David Villeger writes:
 > That's true. But so what? Shouldn't qmail just queue these messages?

That's what it's doing.  That *is* the entry point to the queue.  It's 
where qmail-queue dumps new messages.

 > What is the function of these directory anyway (todo, intd, mess, ...). I
 > couldn't find any info on this. Why don't todo and intd have the same
 > multidirectory structure as remote,...?

Don't know.  I have a patch on www.qmail.org to fix it.  I think that,
in theory anyway, todo and intd are intended to be small holding
areas.  Essentially they're there so that qmail-send knows what mail
it has and hasn't routed.  Dan let drop a hint that in qmail 2.0,
there won't be a distinction between local and remote mail, so perhaps
he's fixing this problem?

Where it kills you is when qmail-queue dumps mail faster than
qmail-send can take it out, or when qmail-send isn't running.

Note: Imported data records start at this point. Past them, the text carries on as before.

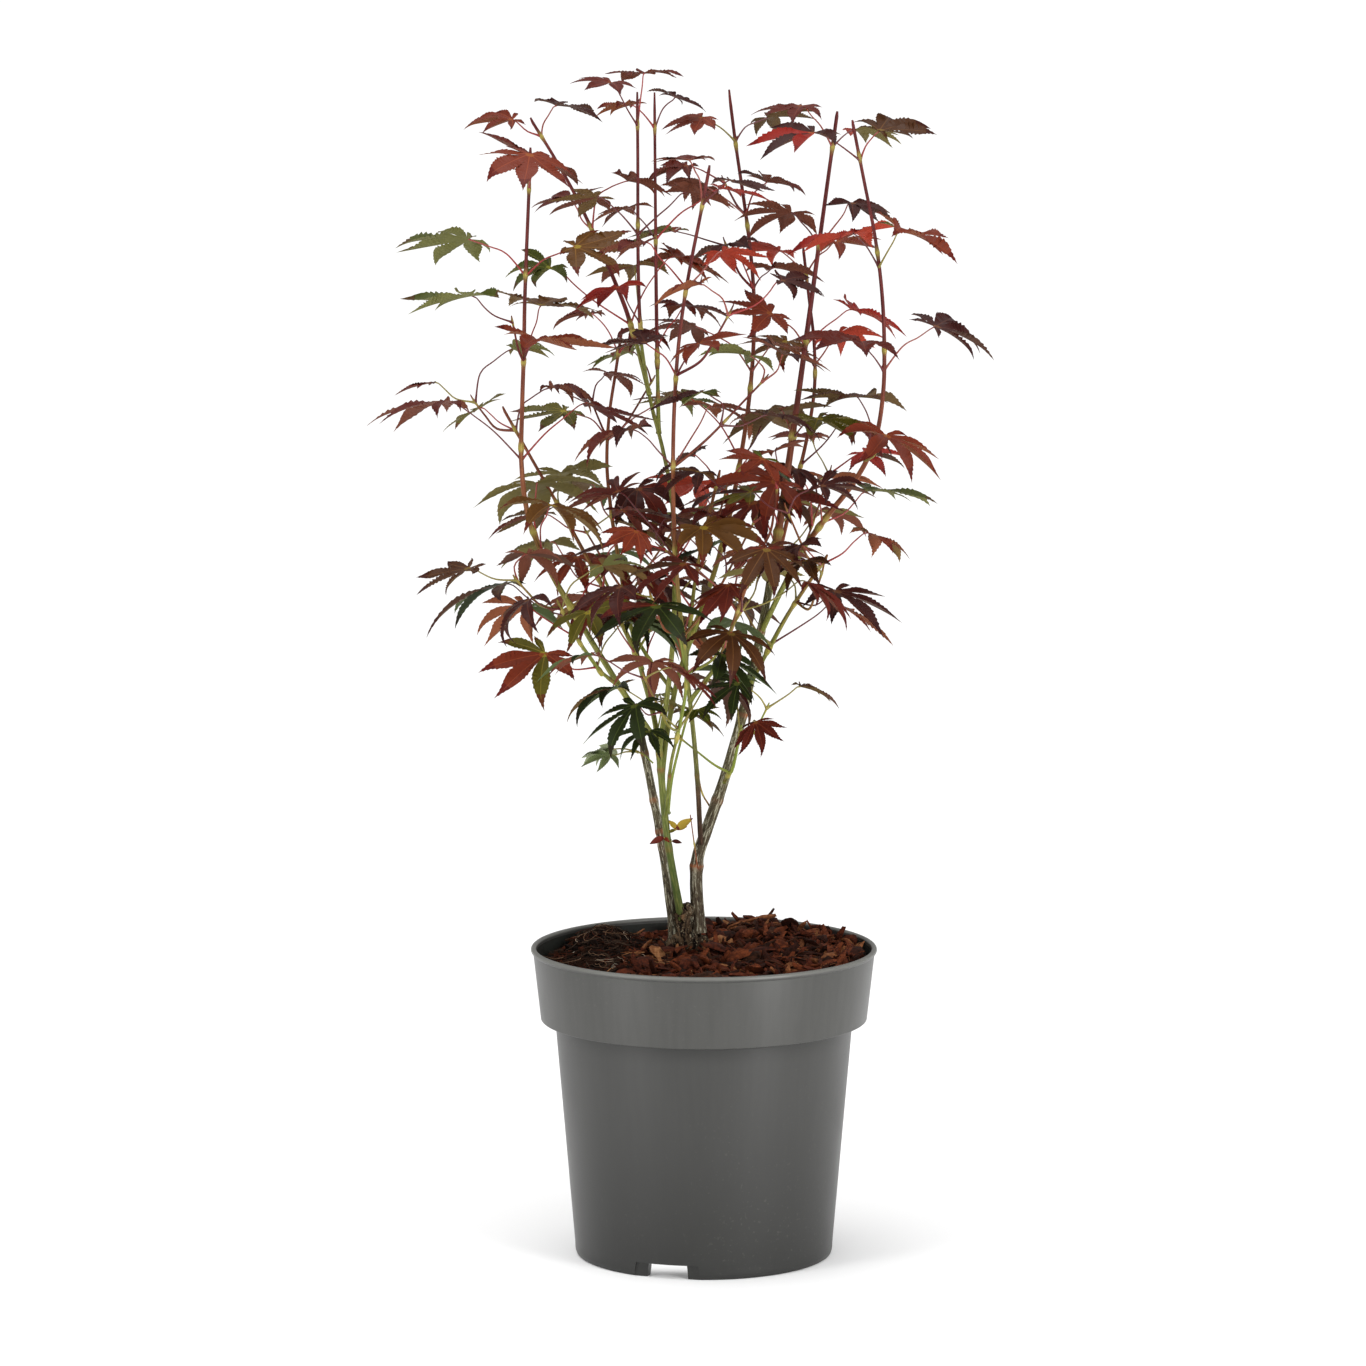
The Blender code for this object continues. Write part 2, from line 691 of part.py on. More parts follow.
def make_limbs(parts, cutters, neighbours):
    """Root crown, stems and boughs, and the bare stems of the shoots."""
    bark = new_material("grey_bark", (0.16, 0.14, 0.11), 0.85)
    green = new_material("green_bark", (0.13, 0.16, 0.05), 0.6)
    red = new_material("red_bark", (0.16, 0.03, 0.03), 0.5)
    crown = make_root_crown(parts, bark)
    wide_crown = add_object("wide_crown", crown.data.copy(), cutters)
    for vertex in wide_crown.data.vertices:
        vertex.co += vertex.normal * GAP
    earlier = [wide_crown]
    shoots = []
    boughs = {}
    for stem in (*STEMS, *LEADERS):
        points = in_metres(stem.points)
        if stem.parent in boughs:
            points.insert(0, boughs[stem.parent].at(stem.at)[0])
        whole = Limb(smooth_run(points, LIMB_SPACING), stem.foot * MM, stem.tip * MM)
        is_leader = isinstance(stem, Leader)
        bough = whole.part(0, stem.bough_share) if is_leader else whole
        boughs[stem.name] = bough
        name = stem.name + "_bough" if is_leader else stem.name
        made = tube(name, bough, parts, bark if stem.parent == "root_crown" else green)
        tree = search_tree(made.data)
        near = [other for other in earlier if tree.overlap(search_tree(other.data))]
        cut_clear(made, near, cutters)
        neighbours.add(made, name)
        earlier.append(tube("wide_" + name, bough.widened(GAP), cutters))
        if is_leader:
            shoot = whole.part(stem.bough_share, 1, GAP)
            node = tube(stem.name + "_leaves", shoot, parts, red)
            neighbours.add(node, stem.name)
            shoots.append((stem, shoot, node))
    for cutter in earlier:
        hide_cutter(cutter)
    return shoots


def new_group(name):
    group = bpy.data.collections.new(name)
    bpy.context.scene.collection.children.link(group)
    return group


def fuse_leaves(node, leaves):
    """Joins a shoot and all its leaves by one union, and removes the leaves' own objects."""
    boolean(node, "UNION", leaves, "MANIFOLD")
    apply_modifiers(node)
    for piece in list(leaves.objects):
        bpy.data.objects.remove(piece)
    bpy.data.collections.remove(leaves)


def main():
    for shape in list(bpy.data.objects):
        bpy.data.objects.remove(shape)
    parts = new_group("potted_japanese_maple")
    cutters = new_group("cutters")
    make_pot(parts, cutters)
    make_soil(parts)
    make_bark(parts)
    neighbours = Neighbours()
    shoots = make_limbs(parts, cutters, neighbours)
    for leader, shoot, node in shoots:
        leaves = new_group("leaves")
        grow_leaves(leader, shoot, neighbours, leaves)
        fuse_leaves(node, leaves)


main()
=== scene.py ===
"""The looks of a young Japanese maple in a round nursery pot.

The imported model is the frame. Stems, shoots, stalks and leaves grow by the solids' own rule, from
the same tables and seeds, and carry on to side twigs, buds, toothed lobes and bark. Tables are in
millimetres and degrees, and their colours on a screen's scale of 0 to 255.
"""

import json
import math
import random
from collections import namedtuple

import bmesh
import bpy
import numpy as np
from mathutils import Matrix, Vector, noise
from mathutils.bvhtree import BVHTree

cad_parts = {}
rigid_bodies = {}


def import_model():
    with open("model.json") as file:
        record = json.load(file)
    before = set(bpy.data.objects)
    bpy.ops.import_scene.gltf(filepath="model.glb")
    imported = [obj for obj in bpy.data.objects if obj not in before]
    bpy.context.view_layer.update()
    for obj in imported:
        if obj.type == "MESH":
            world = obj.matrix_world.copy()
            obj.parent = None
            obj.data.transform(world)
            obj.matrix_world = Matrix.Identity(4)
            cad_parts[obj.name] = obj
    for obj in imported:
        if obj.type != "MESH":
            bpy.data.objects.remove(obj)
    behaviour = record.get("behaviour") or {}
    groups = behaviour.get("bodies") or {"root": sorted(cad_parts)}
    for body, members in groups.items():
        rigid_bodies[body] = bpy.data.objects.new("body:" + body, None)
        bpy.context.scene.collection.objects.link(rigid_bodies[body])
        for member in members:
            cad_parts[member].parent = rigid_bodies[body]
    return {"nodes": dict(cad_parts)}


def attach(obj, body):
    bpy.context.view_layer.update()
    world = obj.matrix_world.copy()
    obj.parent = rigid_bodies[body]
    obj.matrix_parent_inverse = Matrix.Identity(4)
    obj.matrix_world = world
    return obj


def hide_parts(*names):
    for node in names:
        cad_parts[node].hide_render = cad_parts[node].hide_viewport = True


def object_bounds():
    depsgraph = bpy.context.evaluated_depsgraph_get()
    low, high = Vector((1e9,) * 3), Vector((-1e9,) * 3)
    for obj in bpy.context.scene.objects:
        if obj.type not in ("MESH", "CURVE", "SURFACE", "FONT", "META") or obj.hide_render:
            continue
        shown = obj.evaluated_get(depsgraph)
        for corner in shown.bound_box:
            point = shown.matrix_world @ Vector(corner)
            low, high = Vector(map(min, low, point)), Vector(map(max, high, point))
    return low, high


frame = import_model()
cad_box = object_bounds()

MM = 0.001
GAP = 0.3 * MM

# Random draws: each piece has its own seed, and a leader's own seed adds to the last two.
CRUMB_SEED = 31
CHIP_SEED = 57
SHOOT_SEED = 77
SPROUT_SEED = 5
LEAF_SEED = 300
TWIG_SEED = 1000

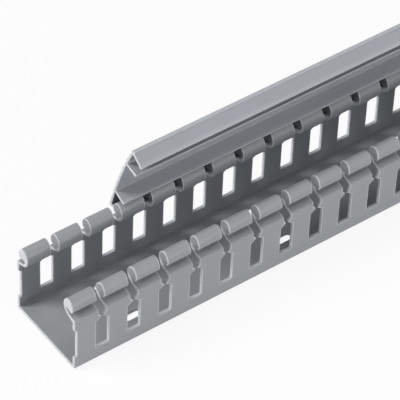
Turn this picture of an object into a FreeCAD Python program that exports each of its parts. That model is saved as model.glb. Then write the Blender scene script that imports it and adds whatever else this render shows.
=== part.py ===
import FreeCAD, Part
import math
import os
import Sketcher

os.makedirs("parts", exist_ok=True)
doc = FreeCAD.newDocument("SlottedDuct")

# Sizes in millimetres and degrees
SIZES = [
    ("length", 1000.0),
    ("width", 54.0),
    ("wall", 2.0),
    ("floor_thickness", 2.0),
    ("corner_round", 1.5),
    ("pitch", 20.0),
    ("slot_width", 8.0),
    ("slot_floor", 8.8),
    ("slot_corner", 0.8),
    ("bend_height", 36.0),
    ("bend_step", 1.2),
    ("barb_drop", 7.6),
    ("barb_rise", 2.4),
    ("barb_fall", 2.2),
    ("barb_gap", 1.2),
    ("head_gap", 5.0),
    ("neck_reach", 6.4),
    ("neck_rise", 2.2),
    ("hollow_reach", 7.9),
    ("hollow_rise", 4.4),
    ("vault_reach", 7.4),
    ("vault_rise", 5.6),
    ("throat_reach", 6.8),
    ("throat_rise", 0.5),
    ("heel_reach", 9.5),
    ("heel_rise", 2.1),
    ("head_rise", 12.4),
    ("crown_reach", 6.2),
    ("temple_reach", 8.2),
    ("temple_drop", 0.9),
    ("cheek_reach", 10.0),
    ("cheek_drop", 3.4),
    ("back_reach", 10.5),
    ("back_drop", 6.8),
    ("brow_reach", 3.9),
    ("brow_drop", 0.7),
    ("face_reach", 1.9),
    ("face_drop", 4.6),
    ("lip_reach", 2.9),
    ("lip_drop", 7.7),
    ("lip_inner_reach", 4.3),
    ("lip_inner_drop", 7.3),
    ("row_offset", 13.4),
    ("hole_width", 4.8),
    ("hole_length", 12.0),
    ("hole_spacing", 100.0),
    ("hole_first", 46.4),
    ("cover_setback", 62.0),
    ("cover_overlap", 2.4),
    ("cover_thickness", 1.8),
    ("cover_gap", 0.4),
    ("cover_round", 1.2),
    ("cover_bow", 290.0),
    ("leg_drop", 10.1),
    ("leg_lean", 2.6),
    ("leg_thickness", 1.3),
    ("grip_reach", 11.9),
    ("grip_rise", 1.05),
    ("grip_drop", 7.5),
    ("grip_lean", 0.9),
    ("grip_thickness", 1.3),
    ("hinge_reach", 4.4),
    ("hinge_drop", 5.2),
    ("open_angle", 70.4),
]
VALUE = dict(SIZES)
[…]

 > The disks seem OK.  Memory is certainely an issue. Each
 > qmail-remote eats 1.5 megs (virtual mem, 1 megs resident) and there
 > is only 128 megs on the machines.

Wow.  That's a lot.  On a customer's Linux server, it's only 800 and
368.  I'd heard that sparc binaries are bigger, but 2X bigger sounds
like a lot.  Sounds like you need a machine with *lots* more memory.
Are you *ever* swapping to disk?  Add memory until it stops swapping.